By using existing and newly enhanced Internet routing and control protocols, MPLS provides virtual connection-oriented switching across Internet routes by supporting labels and the label swapping paradigm. MPLS includes the implementation of label-switched paths (LSPs) over the most popular link level technologies. MPLS also provides the necessary procedures and protocols for the distribution of labels between MPLS-enabled routers and switches.

MPLS work is being done under the auspices of the MPLS WG within the IETF.3 MPLS is still a very new development; it just entered the Internet standards track in the RFC format at the beginning of 2001. (An RFC is the specification format that is used to place a protocol on the standards track and allow it to progress from proposed to draft to full Internet standard.) Current MPLS RFCs are described in Chapter 3, "MPLS Documentation and Resources." For a full discussion of Internet standards, see Appendix B, "MPLS-Related RFC Index."

Because they are being actively worked on, many MPLS specifications are still largely in Internet draft (ID) format. As such, the exact specifics of the protocol and other ancillary issues are being regularly discussed, revised, and improved. IDs can advance to RFCs. Note that all IDs carry with them the caveat that they are "draft documents valid for a maximum of six months and may be updated, replaced, or obsoleted by other documents at any time. It is inappropriate to use Internet-Drafts as reference material or cite them other than as "works in progress"." The current MPLS IDs as of this writing are also described in Chapter 3, "MPLS Documentation and Resources."

The MPLS WG arose from a consensus at the Tag Switching Birds of a Feather (BOF)4 meeting held at the 37th IETF meeting in December 1996 in San Jose, California.5 The first official meeting of the MPLS WG was held the following April at the 38th IETF meeting in Memphis, Tennessee, where the acronym MPLS first came into common use. The MPLS WG has been working ever since in continuing its efforts to advance the MPLS specifications on the standards track.

The original MPLS WG charter statement is shown in Figure 1–2. Now that the MPLS architecture and signaling protocols are on the standardization track, the MPLS WG has undertaken additional tasks. These include investigating multicast issues, specifying extensions for authentication, defining and completing SNMP MIB definitions, specifying fault tolerance and recovery mechanisms, and documenting additional encapsulation methods for the latest lower layer technologies.

Figure 1–2 The original MPLS WG charter.B

Using MPLS for switching TDM slots, optical lambdas (wavelengths), and spatial switching (between incoming and outgoing fibers) are some of the latest developments. These efforts are collectively called Generalized MPLS, or GMPLS. GMPLS is discussed in Chapter 10, "Future MPLS Developments and Directions."

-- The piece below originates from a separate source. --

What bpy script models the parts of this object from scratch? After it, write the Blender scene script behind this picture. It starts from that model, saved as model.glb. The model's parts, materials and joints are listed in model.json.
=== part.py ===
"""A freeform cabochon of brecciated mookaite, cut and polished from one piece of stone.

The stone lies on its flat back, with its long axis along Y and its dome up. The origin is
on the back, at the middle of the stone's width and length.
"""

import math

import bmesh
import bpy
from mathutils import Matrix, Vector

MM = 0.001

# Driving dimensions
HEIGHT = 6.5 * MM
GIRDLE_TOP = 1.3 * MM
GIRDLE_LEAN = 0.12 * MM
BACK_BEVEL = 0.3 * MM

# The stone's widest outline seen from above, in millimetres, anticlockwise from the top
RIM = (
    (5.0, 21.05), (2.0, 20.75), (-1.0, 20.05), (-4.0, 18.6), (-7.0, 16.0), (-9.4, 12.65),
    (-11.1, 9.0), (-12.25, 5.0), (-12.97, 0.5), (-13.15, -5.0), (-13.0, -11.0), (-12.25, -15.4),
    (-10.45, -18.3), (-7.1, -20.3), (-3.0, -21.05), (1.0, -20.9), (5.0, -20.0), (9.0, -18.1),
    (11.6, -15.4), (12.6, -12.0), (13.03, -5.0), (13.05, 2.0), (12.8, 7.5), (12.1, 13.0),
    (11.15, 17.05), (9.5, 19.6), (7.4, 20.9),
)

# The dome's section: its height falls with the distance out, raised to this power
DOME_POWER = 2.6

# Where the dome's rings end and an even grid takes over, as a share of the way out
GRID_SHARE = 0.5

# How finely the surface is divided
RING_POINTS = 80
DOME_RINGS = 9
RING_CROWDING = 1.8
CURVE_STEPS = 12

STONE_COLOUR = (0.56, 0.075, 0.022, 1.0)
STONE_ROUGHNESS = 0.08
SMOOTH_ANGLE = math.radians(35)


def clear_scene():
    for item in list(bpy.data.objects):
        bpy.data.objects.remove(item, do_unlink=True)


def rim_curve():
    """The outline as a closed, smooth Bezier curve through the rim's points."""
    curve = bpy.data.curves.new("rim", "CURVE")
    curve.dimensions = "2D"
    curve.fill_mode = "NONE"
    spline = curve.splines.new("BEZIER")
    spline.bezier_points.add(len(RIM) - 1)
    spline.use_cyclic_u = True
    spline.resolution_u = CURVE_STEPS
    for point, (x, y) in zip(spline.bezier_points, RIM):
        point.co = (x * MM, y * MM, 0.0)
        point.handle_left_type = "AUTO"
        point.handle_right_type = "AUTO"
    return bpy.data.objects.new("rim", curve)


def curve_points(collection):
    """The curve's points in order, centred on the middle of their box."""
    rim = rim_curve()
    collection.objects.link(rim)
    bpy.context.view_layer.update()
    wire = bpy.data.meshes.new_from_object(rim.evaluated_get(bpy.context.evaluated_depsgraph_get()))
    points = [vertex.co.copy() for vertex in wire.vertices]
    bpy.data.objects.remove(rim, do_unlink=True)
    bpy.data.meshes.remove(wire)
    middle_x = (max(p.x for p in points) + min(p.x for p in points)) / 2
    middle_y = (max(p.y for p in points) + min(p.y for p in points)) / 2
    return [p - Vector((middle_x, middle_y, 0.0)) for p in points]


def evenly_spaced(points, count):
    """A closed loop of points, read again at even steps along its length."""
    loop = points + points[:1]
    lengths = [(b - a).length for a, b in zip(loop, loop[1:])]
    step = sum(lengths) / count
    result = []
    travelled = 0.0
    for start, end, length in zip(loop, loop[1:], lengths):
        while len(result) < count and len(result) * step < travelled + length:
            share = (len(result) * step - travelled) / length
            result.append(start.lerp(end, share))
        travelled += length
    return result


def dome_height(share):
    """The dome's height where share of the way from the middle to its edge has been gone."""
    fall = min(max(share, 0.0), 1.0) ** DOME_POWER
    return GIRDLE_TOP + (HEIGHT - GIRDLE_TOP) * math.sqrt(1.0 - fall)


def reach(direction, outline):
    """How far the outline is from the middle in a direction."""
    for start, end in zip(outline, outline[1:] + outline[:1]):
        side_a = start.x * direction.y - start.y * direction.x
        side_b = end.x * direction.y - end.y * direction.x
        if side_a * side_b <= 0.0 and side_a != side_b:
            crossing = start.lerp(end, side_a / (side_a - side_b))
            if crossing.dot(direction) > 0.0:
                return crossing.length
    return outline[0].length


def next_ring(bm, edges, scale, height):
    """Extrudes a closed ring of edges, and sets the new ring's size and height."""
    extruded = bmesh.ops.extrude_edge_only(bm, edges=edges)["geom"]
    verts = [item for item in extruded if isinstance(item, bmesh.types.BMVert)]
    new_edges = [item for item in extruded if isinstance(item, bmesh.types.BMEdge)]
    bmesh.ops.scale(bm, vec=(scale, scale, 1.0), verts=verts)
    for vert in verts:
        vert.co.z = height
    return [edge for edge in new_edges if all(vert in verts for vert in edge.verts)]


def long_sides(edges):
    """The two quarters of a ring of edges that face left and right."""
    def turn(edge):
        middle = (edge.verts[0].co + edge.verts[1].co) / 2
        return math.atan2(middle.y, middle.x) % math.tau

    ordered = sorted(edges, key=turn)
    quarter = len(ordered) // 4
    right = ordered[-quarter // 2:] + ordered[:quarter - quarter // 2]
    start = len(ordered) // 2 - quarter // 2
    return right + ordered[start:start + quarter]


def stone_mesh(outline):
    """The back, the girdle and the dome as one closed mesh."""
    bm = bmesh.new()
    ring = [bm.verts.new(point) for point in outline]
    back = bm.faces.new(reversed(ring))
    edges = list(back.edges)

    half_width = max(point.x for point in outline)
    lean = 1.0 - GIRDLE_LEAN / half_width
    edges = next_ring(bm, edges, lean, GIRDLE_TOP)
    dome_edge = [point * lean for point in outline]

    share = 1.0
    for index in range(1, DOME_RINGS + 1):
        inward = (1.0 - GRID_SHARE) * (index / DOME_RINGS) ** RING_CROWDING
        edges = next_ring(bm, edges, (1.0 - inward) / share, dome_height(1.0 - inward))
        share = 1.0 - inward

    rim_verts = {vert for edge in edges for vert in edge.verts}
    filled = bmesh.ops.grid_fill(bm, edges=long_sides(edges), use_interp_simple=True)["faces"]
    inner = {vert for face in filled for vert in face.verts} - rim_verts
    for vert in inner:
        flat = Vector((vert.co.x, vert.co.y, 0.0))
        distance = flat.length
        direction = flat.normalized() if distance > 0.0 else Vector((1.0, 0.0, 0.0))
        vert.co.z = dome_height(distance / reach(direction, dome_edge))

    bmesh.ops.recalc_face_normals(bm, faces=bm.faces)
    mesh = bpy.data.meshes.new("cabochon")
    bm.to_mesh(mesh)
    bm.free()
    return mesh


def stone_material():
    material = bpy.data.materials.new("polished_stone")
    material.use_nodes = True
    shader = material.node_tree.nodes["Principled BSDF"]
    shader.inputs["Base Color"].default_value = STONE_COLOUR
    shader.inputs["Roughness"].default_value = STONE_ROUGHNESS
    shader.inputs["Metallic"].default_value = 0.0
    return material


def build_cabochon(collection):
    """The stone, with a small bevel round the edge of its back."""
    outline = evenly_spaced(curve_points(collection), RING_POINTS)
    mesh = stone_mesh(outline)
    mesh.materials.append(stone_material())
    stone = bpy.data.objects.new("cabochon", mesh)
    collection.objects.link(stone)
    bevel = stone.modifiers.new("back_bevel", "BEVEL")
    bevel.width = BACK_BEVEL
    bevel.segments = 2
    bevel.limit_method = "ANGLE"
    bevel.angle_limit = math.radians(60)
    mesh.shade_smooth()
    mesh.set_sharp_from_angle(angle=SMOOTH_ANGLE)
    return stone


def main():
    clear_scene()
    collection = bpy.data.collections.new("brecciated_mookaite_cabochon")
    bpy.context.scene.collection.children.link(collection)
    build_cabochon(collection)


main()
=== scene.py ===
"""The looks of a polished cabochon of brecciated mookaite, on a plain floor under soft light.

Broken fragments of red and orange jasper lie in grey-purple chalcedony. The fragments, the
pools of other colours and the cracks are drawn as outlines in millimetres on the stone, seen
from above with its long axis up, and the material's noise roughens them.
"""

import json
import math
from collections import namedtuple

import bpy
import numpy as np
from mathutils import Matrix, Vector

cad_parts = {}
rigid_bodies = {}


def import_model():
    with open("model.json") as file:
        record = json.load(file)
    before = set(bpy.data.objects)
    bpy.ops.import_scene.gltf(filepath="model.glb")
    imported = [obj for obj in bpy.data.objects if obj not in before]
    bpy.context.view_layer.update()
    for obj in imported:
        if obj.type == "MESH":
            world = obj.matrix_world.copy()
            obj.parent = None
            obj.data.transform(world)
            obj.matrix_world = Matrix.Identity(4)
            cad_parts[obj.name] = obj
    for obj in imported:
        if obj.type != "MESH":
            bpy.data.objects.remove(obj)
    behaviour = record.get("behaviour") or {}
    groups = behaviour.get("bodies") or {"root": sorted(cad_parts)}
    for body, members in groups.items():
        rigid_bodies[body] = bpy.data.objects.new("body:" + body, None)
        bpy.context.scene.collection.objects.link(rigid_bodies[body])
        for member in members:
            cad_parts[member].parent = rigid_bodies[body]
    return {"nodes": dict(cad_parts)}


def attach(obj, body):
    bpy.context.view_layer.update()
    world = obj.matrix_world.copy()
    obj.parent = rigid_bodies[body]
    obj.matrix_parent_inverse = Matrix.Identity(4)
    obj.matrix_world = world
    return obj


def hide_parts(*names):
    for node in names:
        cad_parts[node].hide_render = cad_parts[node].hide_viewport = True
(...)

The MPLS WG also originally created a list of eight high-level requirements of "should's" and "must's" to further define the "what" of MPLS:

  1. MPLS should work with most data link technologies.

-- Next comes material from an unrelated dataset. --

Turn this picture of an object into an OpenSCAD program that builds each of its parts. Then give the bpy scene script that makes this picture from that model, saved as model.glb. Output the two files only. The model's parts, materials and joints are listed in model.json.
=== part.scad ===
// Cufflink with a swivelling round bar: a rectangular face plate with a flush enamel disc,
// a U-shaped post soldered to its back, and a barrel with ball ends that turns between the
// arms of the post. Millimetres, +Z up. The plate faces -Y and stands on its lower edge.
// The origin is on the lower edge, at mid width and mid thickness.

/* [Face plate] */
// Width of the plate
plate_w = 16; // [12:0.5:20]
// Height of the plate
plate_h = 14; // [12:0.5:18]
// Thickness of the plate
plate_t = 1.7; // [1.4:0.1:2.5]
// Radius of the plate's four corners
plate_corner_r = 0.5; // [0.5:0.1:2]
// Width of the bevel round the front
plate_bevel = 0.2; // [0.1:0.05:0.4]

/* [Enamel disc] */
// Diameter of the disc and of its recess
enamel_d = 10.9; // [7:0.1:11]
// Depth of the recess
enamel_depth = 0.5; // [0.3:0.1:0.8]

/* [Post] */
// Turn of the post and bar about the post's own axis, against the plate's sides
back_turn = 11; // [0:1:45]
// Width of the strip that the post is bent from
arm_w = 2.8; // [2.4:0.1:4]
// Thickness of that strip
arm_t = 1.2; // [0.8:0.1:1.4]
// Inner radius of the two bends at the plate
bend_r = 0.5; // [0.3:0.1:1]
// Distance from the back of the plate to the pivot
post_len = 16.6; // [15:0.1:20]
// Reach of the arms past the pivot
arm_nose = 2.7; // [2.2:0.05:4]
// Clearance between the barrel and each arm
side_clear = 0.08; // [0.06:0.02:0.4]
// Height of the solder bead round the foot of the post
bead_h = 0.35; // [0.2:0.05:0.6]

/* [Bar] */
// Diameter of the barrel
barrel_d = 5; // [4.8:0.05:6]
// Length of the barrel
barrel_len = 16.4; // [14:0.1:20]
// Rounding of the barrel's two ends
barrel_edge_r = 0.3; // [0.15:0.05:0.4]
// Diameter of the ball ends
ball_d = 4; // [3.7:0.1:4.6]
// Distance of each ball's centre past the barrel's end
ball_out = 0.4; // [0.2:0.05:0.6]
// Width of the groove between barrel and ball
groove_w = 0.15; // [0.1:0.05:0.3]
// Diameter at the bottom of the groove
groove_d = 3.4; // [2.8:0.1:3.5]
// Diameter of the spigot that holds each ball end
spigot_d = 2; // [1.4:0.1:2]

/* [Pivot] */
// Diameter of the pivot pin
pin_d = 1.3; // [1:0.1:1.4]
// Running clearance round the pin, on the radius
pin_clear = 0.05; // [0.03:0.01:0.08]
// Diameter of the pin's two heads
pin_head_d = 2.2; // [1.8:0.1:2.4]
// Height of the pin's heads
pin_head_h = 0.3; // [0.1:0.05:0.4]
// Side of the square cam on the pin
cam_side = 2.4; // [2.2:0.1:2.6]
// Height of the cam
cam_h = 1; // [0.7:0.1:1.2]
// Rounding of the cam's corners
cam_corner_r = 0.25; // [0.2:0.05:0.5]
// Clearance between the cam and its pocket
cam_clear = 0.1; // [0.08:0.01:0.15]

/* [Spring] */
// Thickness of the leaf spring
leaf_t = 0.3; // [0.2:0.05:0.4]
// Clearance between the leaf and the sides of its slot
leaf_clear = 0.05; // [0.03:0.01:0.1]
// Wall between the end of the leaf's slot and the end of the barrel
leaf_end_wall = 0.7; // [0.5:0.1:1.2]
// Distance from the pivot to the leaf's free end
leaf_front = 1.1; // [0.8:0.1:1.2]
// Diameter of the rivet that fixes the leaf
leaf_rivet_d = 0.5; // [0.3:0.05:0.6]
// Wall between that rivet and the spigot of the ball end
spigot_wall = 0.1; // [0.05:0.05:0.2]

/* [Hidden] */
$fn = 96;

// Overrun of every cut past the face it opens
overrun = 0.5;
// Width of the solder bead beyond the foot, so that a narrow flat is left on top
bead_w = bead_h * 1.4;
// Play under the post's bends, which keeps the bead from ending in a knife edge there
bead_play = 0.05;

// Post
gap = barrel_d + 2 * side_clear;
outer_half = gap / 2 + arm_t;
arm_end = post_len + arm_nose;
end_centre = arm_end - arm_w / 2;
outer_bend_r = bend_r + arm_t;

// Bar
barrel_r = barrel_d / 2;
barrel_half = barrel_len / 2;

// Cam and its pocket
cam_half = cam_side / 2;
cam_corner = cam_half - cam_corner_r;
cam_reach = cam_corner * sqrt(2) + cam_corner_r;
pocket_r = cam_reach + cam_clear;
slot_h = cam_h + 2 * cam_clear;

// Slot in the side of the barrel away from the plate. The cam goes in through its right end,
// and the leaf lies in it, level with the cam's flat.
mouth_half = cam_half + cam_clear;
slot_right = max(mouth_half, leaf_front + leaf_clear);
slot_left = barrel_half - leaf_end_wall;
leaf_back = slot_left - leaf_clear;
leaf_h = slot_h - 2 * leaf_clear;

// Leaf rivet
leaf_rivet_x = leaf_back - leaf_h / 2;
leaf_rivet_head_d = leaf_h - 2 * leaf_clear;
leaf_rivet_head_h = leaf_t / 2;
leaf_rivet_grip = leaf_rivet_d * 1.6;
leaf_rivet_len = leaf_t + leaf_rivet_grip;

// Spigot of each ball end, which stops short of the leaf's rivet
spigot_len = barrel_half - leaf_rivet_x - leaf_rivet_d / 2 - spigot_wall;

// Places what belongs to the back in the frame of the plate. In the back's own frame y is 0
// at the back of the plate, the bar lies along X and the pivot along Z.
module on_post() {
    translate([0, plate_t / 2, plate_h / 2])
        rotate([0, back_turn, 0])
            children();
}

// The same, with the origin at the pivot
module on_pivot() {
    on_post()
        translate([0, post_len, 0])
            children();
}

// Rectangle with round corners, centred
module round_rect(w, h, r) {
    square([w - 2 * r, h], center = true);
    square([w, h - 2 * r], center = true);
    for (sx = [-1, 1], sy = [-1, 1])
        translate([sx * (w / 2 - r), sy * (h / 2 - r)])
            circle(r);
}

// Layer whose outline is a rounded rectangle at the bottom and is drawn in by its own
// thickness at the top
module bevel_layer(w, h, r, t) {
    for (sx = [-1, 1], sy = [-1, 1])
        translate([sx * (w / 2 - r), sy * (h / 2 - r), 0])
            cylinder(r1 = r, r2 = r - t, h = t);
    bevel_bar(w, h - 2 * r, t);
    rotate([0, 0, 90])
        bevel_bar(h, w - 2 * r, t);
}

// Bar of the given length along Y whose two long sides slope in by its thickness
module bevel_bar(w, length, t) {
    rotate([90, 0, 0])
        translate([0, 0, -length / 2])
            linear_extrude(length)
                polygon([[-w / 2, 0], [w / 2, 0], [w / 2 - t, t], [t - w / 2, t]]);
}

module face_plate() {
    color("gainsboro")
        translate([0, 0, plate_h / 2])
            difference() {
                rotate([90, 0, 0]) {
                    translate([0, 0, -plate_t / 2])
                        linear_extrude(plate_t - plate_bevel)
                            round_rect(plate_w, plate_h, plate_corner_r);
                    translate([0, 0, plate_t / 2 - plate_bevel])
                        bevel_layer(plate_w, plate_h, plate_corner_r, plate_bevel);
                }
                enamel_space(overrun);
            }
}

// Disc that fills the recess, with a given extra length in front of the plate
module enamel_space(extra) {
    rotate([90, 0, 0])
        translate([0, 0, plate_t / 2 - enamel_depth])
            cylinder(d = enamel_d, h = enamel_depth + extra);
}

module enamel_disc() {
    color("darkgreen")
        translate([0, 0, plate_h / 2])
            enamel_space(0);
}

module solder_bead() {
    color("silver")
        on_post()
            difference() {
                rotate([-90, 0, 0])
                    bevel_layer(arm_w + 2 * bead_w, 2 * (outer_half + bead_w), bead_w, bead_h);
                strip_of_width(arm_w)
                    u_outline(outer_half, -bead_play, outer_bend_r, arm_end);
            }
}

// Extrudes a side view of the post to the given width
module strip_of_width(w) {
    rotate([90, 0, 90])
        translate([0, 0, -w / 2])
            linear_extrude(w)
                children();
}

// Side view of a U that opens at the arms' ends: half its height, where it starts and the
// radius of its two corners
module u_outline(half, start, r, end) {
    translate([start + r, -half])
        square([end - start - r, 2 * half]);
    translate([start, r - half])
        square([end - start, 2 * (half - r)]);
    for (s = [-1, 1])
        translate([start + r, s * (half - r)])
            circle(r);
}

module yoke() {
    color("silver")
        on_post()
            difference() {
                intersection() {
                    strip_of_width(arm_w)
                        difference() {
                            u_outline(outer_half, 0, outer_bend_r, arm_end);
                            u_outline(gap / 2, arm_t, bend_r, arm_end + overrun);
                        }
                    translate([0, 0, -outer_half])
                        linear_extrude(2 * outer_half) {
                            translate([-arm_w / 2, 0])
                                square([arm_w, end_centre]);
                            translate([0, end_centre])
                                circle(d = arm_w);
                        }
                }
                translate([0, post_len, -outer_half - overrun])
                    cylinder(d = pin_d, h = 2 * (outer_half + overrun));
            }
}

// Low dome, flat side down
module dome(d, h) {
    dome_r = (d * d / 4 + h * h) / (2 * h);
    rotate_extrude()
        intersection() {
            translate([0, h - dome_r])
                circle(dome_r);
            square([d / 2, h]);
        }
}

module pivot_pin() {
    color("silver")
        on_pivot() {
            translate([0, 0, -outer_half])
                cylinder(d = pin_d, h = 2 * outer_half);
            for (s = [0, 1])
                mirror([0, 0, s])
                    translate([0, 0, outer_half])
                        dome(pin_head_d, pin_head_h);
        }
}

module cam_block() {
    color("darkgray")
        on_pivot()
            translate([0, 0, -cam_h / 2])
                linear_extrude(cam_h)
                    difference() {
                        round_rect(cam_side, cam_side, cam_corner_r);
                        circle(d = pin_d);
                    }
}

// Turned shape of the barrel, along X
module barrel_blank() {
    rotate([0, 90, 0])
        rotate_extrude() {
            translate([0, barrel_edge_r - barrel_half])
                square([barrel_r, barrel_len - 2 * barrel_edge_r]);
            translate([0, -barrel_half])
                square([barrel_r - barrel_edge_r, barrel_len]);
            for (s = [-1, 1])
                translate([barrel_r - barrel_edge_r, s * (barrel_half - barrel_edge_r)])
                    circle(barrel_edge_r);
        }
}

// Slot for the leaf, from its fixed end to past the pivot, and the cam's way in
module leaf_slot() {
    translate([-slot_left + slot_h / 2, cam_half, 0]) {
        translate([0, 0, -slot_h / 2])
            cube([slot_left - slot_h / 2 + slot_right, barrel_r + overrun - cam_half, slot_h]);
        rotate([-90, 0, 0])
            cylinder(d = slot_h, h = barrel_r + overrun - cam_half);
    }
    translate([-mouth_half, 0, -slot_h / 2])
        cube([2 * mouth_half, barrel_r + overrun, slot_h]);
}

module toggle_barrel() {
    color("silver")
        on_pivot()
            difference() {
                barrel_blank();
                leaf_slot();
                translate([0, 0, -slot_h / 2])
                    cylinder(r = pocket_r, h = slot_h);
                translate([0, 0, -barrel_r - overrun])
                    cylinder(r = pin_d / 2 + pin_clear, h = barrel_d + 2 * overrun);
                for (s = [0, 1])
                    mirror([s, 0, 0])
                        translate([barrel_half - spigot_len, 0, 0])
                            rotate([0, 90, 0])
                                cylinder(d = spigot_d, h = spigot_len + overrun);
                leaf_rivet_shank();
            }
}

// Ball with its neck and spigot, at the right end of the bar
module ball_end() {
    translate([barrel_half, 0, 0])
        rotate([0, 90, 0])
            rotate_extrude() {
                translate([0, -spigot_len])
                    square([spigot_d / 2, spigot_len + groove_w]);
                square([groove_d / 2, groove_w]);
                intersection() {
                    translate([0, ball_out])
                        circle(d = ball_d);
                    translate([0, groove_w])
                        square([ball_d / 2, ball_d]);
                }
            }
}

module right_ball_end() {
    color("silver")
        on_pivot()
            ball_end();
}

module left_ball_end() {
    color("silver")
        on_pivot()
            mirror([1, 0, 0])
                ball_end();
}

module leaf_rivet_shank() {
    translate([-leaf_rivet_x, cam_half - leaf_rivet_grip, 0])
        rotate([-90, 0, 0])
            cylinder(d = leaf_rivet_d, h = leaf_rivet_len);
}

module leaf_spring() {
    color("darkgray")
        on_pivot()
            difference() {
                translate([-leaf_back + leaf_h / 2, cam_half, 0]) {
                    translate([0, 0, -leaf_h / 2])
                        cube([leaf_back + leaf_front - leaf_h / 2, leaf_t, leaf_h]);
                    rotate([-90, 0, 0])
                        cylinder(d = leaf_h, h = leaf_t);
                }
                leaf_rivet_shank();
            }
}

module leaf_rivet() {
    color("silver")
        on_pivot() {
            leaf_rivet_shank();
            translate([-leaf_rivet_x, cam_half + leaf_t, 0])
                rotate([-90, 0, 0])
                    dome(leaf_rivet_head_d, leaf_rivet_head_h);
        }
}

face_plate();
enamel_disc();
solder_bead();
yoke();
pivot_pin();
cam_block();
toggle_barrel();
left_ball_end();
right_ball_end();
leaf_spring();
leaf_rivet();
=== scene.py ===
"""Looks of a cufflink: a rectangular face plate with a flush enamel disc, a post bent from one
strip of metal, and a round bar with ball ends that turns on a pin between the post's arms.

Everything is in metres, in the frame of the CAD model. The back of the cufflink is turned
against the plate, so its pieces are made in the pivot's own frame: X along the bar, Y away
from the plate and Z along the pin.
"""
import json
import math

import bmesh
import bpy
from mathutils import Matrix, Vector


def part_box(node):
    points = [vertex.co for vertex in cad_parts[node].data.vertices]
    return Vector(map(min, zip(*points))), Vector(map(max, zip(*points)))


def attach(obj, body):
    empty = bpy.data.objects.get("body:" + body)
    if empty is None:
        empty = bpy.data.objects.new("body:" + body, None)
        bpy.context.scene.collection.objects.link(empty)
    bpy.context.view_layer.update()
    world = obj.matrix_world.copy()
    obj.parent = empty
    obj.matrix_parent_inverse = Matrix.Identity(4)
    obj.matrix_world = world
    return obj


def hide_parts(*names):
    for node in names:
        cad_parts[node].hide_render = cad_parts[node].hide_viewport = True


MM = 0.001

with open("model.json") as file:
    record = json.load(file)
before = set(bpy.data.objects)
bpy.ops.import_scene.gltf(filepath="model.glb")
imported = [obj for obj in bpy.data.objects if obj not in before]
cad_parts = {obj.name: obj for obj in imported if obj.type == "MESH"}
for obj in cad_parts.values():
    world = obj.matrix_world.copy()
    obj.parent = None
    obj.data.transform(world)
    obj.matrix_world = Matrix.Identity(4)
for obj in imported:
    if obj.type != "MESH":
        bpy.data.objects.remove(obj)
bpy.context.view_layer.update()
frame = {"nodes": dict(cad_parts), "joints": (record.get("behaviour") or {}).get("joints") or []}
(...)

  2. MPLS should be compatible with most network layer routing protocols and other associated Internet technologies.

  3. MPLS must operate independently from any routing protocols.

  4. MPLS should support a wide range of forwarding granularities for any given label.

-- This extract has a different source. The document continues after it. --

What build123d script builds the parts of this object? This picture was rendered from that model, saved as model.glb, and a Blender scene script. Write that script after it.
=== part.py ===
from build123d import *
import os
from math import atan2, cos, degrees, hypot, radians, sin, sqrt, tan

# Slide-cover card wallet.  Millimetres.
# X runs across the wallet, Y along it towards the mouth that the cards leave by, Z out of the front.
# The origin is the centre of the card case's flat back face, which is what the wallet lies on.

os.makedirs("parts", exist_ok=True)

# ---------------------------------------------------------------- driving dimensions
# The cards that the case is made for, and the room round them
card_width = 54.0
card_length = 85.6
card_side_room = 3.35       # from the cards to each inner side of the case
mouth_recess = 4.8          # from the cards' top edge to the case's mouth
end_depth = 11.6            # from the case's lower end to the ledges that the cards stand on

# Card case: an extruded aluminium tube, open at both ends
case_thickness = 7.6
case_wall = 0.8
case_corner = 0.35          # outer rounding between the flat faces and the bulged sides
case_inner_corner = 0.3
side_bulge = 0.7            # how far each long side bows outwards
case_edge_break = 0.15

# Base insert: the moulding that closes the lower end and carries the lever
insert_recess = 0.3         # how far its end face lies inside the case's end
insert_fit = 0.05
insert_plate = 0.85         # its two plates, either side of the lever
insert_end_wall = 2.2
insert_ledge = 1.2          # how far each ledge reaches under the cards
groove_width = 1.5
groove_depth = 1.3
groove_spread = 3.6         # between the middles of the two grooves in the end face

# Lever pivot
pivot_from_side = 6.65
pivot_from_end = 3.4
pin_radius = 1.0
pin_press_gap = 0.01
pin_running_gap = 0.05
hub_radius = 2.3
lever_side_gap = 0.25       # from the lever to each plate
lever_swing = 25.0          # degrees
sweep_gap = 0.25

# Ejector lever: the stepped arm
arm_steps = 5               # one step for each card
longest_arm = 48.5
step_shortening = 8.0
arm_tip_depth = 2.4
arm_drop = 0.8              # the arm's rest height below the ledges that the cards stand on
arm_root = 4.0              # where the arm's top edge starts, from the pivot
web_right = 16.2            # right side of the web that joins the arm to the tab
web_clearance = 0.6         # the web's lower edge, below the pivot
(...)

  5. MPLS should support operation, administration, and maintenance (OAM).

  6. MPLS must contain loop prevention or detection.

  7. MPLS must operate in a hierarchical network.

  8. MPLS should be very scalable.

These eight requirements are the cornerstones for the major development efforts that have ensued since they were defined. The requirements can be traced through the architecture and the additional supporting specifications.

In conjunction with these requirements, the MPLS WG also set forth a set of eight key objectives. These important MPLS aims are:

  1. The specification of standard protocols to maintain and distribute label binding information to support unicast destination-based routing, where the forwarding is done by swapping labels. (Unicast routing specifies exactly one interface; destination-based routing refers to routing based on the final destination of the packet.)

  2. The specification of standard protocols to maintain and distribute label binding information to support multicast destination-based routing, where the forwarding is done by swapping labels. (Multicast routing specifies more than one interface. The work of integrating multicast techniques and MPLS is still in the discussion phase.)

  3. The specification of standard protocols to maintain and distribute label binding information to support a hierarchy of routing knowledge, where the forwarding is done by swapping labels. (A routing hierarchy refers to knowing the topology within an autonomous system (AS), and also between ASs.)

  4. The specification of standard protocols to maintain and distribute label binding information for supporting explicit paths based on label swapping. These paths may be different from the ones calculated by conventional IP routing, which are based on destination-based forwarding. (Explicit paths are the key to the TE applications that are part of MPLS's prime advantage over conventional routing.)

  5. The specification of standardized procedures for carrying label information over different Layer 2 link level technologies. (MPLS link layer encapsulation makes the technology flexible and scalable.)

  6. The specification of a standard way to interoperate with ATM at the user and control planes (an excellent way to have ATM and IP interoperate, and also a migration path to TCP/IP-only networks).

  7. The specification of support for QoS technologies (such as the Resource Reservation Protocol, or RSVP). (QoS is also one of the most important MPLS applications. MPLS QoS will be a important enabler for the derivation of revenues from next-generation networks.)

  8. The specification of standard protocols to allow hosts to utilize MPLS. (Much like ATM, this objective was never met, as MPLS was implemented from the core outward. Host-based MPLS appears not to be feasible due to scalability and performance issues.)

As can be seen, most of these MPLS objectives serve as the basis for creating and designing the major MPLS technologies and protocols discussed in Chapter 4, "Core MPLS Technologies and Protocols," and Chapter 5, "MPLS Signaling and Label Distribution."